En les interprétant comme une invitation à s’immiscer de plus en plus dans les actes du gouvernement, il n’outrepasse pas ses droits d’héritier de la couronne. On ne peut lui reprocher de se préparer à régner, puisque la place qu’occupe son père sera bientôt vacante.

Mais, en ces sortes de choses, il y a la manière, et celle du jeune Guillaume est détestable. Il ne perd aucune occasion de désapprouver les actes impériaux ; il fait profession de leur être hostile ; il les critique publiquement, s’ils sont en contradiction avec la volonté du chancelier, envers lequel il témoigne d’une affection enthousiaste, offensante pour son père, car, envers celui-ci, il semble n’avoir que de la pitié, une pitié qui se manifeste sous une forme dédaigneuse ; il s’impatiente de ne pas voir disparaître celui qui en est l’objet.

Le 1er avril, anniversaire de la naissance du prince de Bismarck, il va de bonne heure lui porter ses souhaits, et, par un raffinement de flatterie, il s’invite à dîner pour le soir. A la fin du repas, il lève son verre et prend la parole.

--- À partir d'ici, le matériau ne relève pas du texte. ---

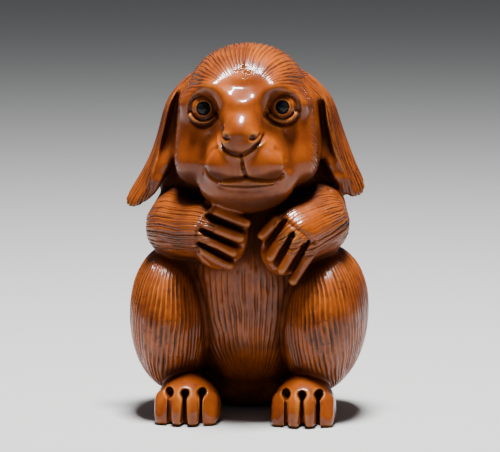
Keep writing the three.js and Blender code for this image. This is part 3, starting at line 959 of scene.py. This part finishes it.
def boxwood():
    """Old polished boxwood, stained dark in its cuts and worn pale on its edges, with painted shade in its recesses
    and undersides.
    """
    n = Nodes("stained_boxwood")
    place = n.add("ShaderNodeTexCoord", output="Object")
    fur, close, broad_shade, relief = (n.told(name) for name in ("fur", "close", "broad_shade", "relief"))
    hair = n.told("hair", "Vector")
    strand, along, split = (n.add("ShaderNodeSeparateXYZ", {0: hair}, output=axis) for axis in "XYZ")

    whole = cut_strands(n, strand, along)
    halved = cut_strands(n, n.math("MULTIPLY", strand, 2.0), along)
    groove = n.math("MULTIPLY", whole, n.ramp(split, 0.0, 1.0, 1.0, 0.0))
    groove = n.math("MULTIPLY", n.math("ADD", groove, n.math("MULTIPLY", halved, split)), fur)
    ticks = n.noise(n.vector(n.math("MULTIPLY", strand, 0.9), n.math("MULTIPLY", along, 1.6), 3.0), 1.0, 2.0)
    patch = n.ramp(n.noise(place, 0.16 / MM, 3.0), 0.4, 0.62)

    grain = n.noise(n.scaled(place, (0.9 / MM, 0.9 / MM, 0.1 / MM)), 1.0, 3.0, 0.6)
    cloud = n.noise(place, 0.22 / MM, 4.0, 0.55)
    wood = n.mix(n.ramp(cloud, 0.35, 0.7), AMBER_WOOD, RUSSET_WOOD)
    wood = n.mix(n.ramp(grain, 0.45, 0.75, 0.0, 0.35), wood, DARK_GRAIN)
    wood = n.mix(n.ramp(relief, 0.02, 0.12, 0.0, 0.6), wood, WORN_WOOD)
    strength = n.math("ADD", n.math("ADD", 0.25, n.math("MULTIPLY", split, 0.3)), n.math("MULTIPLY", patch, 0.65))
    stain_and_shade = n.math("MULTIPLY", groove, strength)
    specks = n.math("MULTIPLY", n.ramp(ticks, 0.55, 0.68), n.math("MULTIPLY", fur, n.math("MULTIPLY", patch, 0.6)))
    cuts = n.ramp(relief, -0.02, -0.11, 0.0, 0.75)
    # The recess values darken the colour too: painted shade, with some stain in the tight cuts.
    for more in (specks, cuts, n.math("MULTIPLY", close, 0.85), n.math("MULTIPLY", broad_shade, 0.85)):
        stain_and_shade = n.math("MAXIMUM", stain_and_shade, more)
    matt = n.math("ADD", stain_and_shade, n.math("MULTIPLY", fur, 0.2))
    n.feed(n.shader.inputs["Base Color"], n.mix(stain_and_shade, wood, STAIN_AND_SHADE))
    n.feed(n.shader.inputs["Roughness"], n.ramp(matt, 0.0, 1.0, 0.38, 0.55))
    n.feed(n.shader.inputs["Specular IOR Level"], 0.08)
    # The polish: handling wears it on, and it never reaches the recesses.
    n.feed(n.shader.inputs["Coat Weight"], n.ramp(n.math("MAXIMUM", broad_shade, close), 0.2, 0.75, 0.8, 0.03))
    n.feed(n.shader.inputs["Coat IOR"], 1.4)
    n.feed(n.shader.inputs["Coat Roughness"], n.ramp(fur, 0.0, 1.0, 0.09, 0.13))

    ripple = n.math("MULTIPLY", n.math("SUBTRACT", ticks, 0.5), n.math("MULTIPLY", fur, 0.06))
    height = n.math("SUBTRACT", ripple, groove)
    height = n.math("ADD", height, n.math("MULTIPLY", n.noise(place, 0.9 / MM, 2.0), 0.12))
    bumps = n.add("ShaderNodeBump", {"Height": height, "Strength": 0.8, "Distance": 0.12 * MM}, output="Normal")
    n.feed(n.shader.inputs["Normal"], bumps)
    n.feed(n.shader.inputs["Coat Normal"], bumps)
    return n.material


def black_horn():
    """The polished black of the eye beads."""
    n = Nodes("black_horn")
    n.feed(n.shader.inputs["Base Color"], (0.006, 0.007, 0.008, 1))
    n.feed(n.shader.inputs["Roughness"], 0.08)
    n.feed(n.shader.inputs["Specular IOR Level"], 0.15)
    return n.material


def plain(name, rgb, rough):
    """One even colour."""
    n = Nodes(name)
    n.feed(n.shader.inputs["Base Color"], (*rgb, 1))
    n.feed(n.shader.inputs["Roughness"], rough)
    return n.material


# ---- The netsuke ---------------------------------------------------------------------------------------------------

figure = carved_puppy()
figure.data.materials.clear()
figure.data.materials.append(boxwood())
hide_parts("figure")

horn = black_horn()
for side in SIDES:
    bead = eye_bead(side)
    bead.data.materials.append(horn)
    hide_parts(f"{side}_eye_bead")

# ---- Camera, floor and light ---------------------------------------------------------------------------------------

AIM_HEIGHT = 25.1
CAMERA_TURN = math.radians(5)
CAMERA_RISE = math.radians(7)
CAMERA_AWAY = 0.45
LAMP_AT = (0.008, -0.022, 0.36)
LAMP_SIZE = (0.09, 0.075)
LAMP_POWER = 5.5
PALE_CARD = (0.46, 0.46, 0.455)
SKY = (0.8, 0.83, 0.88, 1)
SKY_STRENGTH = 0.14

aim = Vector(STAND + (0, 0, AIM_HEIGHT)) * MM
away = Vector((math.sin(CAMERA_TURN), -math.cos(CAMERA_TURN), math.tan(CAMERA_RISE))).normalized()
camera = bpy.data.objects.new("camera", bpy.data.cameras.new("camera"))
bpy.context.scene.collection.objects.link(camera)
camera.location = aim + away * CAMERA_AWAY
camera.rotation_euler = (-away).to_track_quat("-Z", "Y").to_euler()
camera.data.sensor_width = 36
camera.data.lens = 240
camera.data.clip_start = 0.01
bpy.context.scene.camera = camera

bpy.ops.mesh.primitive_plane_add(size=3)
floor = bpy.context.object
floor.name = "floor"
floor.data.materials.append(plain("pale_card", PALE_CARD, 0.7))

world = bpy.data.worlds.new("studio")
world.use_nodes = True
world.node_tree.nodes["Background"].inputs["Color"].default_value = SKY
world.node_tree.nodes["Background"].inputs["Strength"].default_value = SKY_STRENGTH
bpy.context.scene.world = world

softbox = bpy.data.lights.new("overhead", "AREA")
softbox.shape = "RECTANGLE"
softbox.size, softbox.size_y = LAMP_SIZE
softbox.energy = LAMP_POWER
lamp = bpy.data.objects.new("overhead", softbox)
bpy.context.scene.collection.objects.link(lamp)
lamp.location = LAMP_AT
lamp.rotation_euler = (aim - lamp.location).to_track_quat("-Z", "Y").to_euler()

« L’Empire, dit-il, est comme un corps d’armée qui aurait perdu son chef sur le champ de bataille et qui verrait son nouveau commandant grièvement blessé. Dans une passe aussi critique, les cœurs des quarante-six millions d’Allemands ne peuvent que se tourner avec espoir vers le drapeau et le porte-drapeau en lequel ils ont placé toute leur confiance. Le porte-drapeau est notre illustre, notre grand chancelier. Qu’il nous conduise ! Nous le suivrons ! Puisse-t-il vivre longtemps ! »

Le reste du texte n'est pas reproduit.